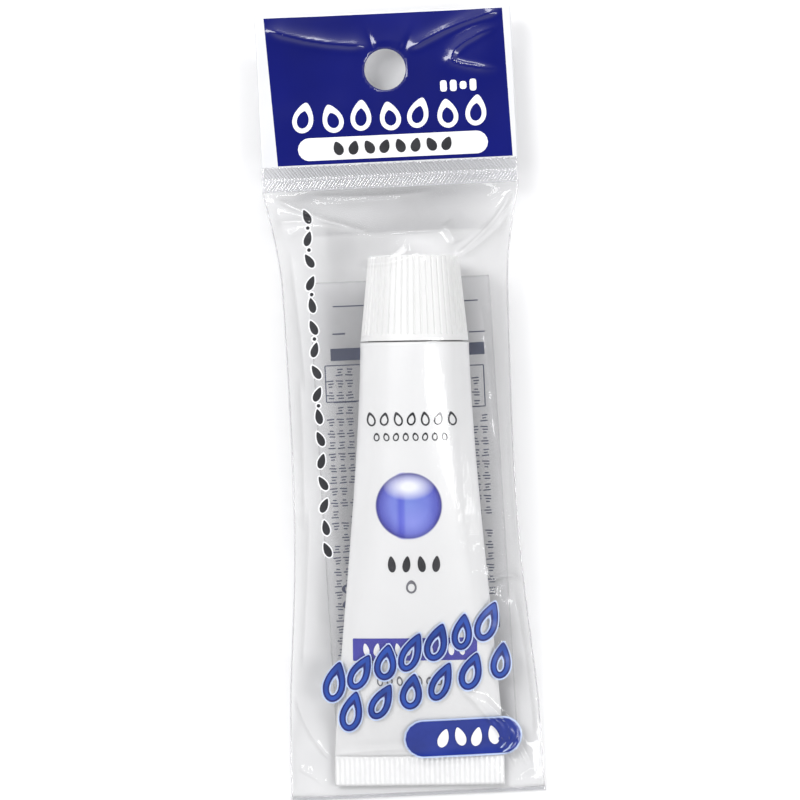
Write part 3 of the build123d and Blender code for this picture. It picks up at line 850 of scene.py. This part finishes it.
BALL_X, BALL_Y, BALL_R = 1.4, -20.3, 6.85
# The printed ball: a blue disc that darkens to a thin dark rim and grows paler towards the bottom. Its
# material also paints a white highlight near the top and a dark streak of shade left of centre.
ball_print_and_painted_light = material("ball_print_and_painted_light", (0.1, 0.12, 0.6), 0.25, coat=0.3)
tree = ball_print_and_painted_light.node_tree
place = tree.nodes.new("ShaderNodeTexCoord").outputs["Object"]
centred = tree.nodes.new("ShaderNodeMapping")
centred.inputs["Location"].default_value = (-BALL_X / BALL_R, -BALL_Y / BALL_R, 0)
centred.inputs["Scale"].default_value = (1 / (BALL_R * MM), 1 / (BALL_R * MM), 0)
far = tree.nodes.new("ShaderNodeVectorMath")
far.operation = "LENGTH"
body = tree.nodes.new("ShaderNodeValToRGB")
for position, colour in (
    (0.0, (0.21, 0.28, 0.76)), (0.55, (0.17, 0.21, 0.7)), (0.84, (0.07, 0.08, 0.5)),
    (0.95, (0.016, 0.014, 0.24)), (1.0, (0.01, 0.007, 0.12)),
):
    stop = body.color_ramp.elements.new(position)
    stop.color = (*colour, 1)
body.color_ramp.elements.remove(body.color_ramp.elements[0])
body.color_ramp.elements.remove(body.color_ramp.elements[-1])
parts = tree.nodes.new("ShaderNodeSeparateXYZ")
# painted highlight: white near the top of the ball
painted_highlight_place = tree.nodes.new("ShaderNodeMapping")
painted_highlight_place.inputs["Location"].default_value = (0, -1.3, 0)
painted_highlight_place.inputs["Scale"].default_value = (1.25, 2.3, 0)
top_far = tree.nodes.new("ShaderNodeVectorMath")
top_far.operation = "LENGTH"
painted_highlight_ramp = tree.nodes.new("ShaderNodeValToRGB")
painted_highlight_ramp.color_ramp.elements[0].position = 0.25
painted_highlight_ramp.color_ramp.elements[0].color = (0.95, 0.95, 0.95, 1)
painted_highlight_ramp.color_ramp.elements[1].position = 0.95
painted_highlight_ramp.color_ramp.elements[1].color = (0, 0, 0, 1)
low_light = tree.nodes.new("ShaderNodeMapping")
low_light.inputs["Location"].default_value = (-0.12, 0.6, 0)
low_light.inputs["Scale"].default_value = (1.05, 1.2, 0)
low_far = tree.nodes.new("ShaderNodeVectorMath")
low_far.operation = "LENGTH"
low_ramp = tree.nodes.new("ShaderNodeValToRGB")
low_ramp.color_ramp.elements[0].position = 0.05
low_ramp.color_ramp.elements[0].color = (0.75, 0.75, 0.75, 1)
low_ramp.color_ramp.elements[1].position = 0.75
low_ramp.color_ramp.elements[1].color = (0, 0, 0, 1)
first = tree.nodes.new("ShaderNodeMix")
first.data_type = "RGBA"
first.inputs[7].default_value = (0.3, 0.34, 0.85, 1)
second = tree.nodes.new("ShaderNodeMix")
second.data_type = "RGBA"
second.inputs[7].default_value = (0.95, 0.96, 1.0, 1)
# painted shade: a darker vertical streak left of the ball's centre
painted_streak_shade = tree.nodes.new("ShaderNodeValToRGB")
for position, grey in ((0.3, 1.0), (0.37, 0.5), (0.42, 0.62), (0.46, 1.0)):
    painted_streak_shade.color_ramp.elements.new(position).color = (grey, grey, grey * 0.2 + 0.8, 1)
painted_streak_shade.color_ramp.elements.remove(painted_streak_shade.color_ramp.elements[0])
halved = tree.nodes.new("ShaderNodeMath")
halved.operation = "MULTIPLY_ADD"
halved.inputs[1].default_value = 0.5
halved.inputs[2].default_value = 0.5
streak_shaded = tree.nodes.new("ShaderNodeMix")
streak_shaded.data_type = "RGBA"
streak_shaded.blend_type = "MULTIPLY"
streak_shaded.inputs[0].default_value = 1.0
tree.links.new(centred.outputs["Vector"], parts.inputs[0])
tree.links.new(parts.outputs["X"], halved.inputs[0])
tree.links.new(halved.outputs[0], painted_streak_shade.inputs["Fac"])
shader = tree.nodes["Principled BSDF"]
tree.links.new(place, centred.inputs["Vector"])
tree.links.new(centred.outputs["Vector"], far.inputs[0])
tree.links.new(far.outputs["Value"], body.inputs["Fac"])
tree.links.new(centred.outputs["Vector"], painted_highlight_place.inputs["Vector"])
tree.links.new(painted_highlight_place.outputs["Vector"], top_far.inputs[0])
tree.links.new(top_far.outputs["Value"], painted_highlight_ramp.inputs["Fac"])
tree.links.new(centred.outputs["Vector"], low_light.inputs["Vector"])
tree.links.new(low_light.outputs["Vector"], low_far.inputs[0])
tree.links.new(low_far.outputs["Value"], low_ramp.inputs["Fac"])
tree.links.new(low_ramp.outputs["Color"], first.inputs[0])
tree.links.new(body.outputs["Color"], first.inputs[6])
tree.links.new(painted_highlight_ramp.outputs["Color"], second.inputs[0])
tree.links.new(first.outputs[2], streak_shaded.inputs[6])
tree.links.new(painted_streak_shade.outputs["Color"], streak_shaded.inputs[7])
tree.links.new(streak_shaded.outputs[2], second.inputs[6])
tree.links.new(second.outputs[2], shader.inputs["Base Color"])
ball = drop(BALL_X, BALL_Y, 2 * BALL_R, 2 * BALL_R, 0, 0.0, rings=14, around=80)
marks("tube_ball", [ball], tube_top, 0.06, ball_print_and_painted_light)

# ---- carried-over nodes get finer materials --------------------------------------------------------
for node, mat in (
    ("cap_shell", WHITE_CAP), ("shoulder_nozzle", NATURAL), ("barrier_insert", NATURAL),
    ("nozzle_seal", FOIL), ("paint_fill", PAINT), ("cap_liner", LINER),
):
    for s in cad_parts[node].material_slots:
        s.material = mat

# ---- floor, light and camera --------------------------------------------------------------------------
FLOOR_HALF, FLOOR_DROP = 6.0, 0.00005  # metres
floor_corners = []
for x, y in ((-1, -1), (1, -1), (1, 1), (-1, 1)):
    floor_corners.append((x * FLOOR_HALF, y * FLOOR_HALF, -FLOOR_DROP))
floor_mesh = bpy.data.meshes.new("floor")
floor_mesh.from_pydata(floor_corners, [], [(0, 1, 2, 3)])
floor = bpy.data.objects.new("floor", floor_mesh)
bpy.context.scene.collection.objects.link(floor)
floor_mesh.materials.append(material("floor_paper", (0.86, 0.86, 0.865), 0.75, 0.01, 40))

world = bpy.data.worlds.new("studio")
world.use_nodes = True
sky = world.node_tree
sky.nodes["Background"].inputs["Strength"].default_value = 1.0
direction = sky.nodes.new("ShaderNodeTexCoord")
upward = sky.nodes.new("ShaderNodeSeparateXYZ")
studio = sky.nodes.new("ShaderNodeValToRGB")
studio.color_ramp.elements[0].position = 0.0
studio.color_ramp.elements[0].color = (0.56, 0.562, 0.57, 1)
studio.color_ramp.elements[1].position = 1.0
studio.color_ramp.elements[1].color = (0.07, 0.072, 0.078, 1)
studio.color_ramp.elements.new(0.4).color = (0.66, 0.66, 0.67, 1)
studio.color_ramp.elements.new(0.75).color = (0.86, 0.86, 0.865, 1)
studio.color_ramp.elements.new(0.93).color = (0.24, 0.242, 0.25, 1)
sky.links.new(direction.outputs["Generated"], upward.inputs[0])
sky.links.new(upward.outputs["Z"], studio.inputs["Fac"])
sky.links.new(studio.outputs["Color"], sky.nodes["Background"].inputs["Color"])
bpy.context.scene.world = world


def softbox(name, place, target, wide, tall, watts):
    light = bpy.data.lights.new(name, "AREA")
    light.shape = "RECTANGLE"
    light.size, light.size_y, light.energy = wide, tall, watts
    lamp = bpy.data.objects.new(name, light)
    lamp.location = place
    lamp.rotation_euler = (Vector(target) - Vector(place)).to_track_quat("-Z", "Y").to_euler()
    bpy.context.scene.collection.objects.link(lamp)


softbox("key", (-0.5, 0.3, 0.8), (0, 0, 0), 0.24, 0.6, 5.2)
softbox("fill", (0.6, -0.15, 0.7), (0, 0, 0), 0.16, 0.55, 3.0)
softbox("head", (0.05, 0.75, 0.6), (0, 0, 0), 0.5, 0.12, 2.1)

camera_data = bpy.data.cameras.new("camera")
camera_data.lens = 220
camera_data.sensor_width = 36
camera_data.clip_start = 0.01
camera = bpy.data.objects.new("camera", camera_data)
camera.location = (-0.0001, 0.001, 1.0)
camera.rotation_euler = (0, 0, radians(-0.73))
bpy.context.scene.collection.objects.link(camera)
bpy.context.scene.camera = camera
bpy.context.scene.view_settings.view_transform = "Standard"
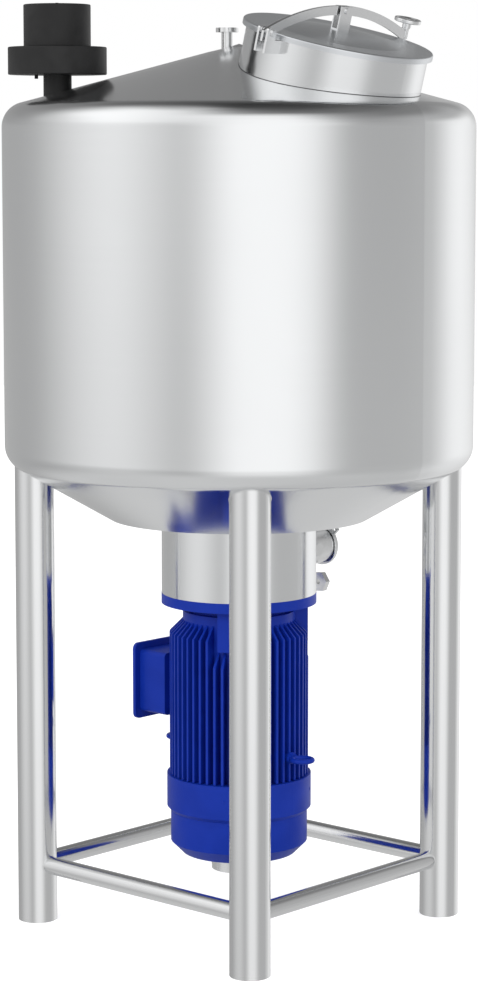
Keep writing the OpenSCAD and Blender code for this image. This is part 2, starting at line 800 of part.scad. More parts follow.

- - - -

*Directive*
Looking at the data above, show all lines where the word "code" occurs.

*Output of the task*
Write part 3 of the build123d and Blender code for this picture. It picks up at line 850 of scene.py. This part finishes it.
Keep writing the OpenSCAD and Blender code for this image. This is part 2, starting at line 800 of part.scad. More parts follow.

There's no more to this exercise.